Of course, one of the many challenges for Gugma Weaves right now involves more than just sourcing hablon: “Right now, we are designing laptop bags, because it’s practical and everyone uses it,” Adelle continues. “The difficulty has been in getting quality hardware and different varieties of leather here in Iloilo. Everyone suggests going to Manila. The hardware, or the accessories such as hooks, buttons, etc, these things need to be sourced outside because the quality of the hardware here isn’t as good. As much as possible, we’re trying to source materials from here in Iloilo, but some things are difficult to find.”
And the end goal for Gugma Weaves? The dream? The perfect ending in a perfect universe?
“Well, we want to produce a quality product, and also help the community in Dueñas. Right now, their weaving center has been damaged and we want to help with repairs. But ultimately, we want to transform how people see hablon. We want hablon to become part of our way of life.”
The Future of Hablon
So Gugma Weave’s looking at the future. And to you, my fellow Ilonggos, you may probably be aware at this point that there shouldn’t be only one way of using hablon. It has potential and possibilities that can go beyond its current stature as a “polished souvenir”.
For instance, look at places like India, Vietnam, or Indonesia: each one of these countries have their own versions of hablon; their weaving can actually be seen front and center. Their cloth has truly become part of their identity. They use it matter-of-factly—both for everyday use and for special occasions. Their workman-like treatment for their cloth has resulted in a thriving industry that constantly innovates in order to improve the production of their woven textile.

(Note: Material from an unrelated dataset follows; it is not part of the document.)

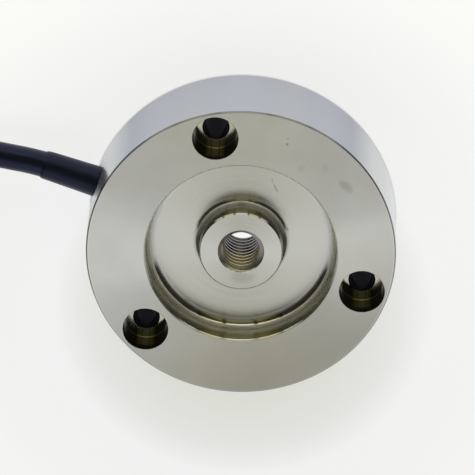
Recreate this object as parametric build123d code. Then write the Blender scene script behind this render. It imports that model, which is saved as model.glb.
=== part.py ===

The above is in stark contrast to Iloilo’s, where weavers—most of them female—keep using the same designs in the same products for the same purposes. Aside from being used as scarves, table runners, dresses, handkerchiefs, or barongs, I’ve not seen hablon used for anything else. There is no innovation and, therefore, no change. It is as if the hablon industry ignores the fact that the world is changing.
Ilonggos, too, are changing. Hablon should reflect that change, if it wishes to remain relevant to who we are as a culture, and as a people.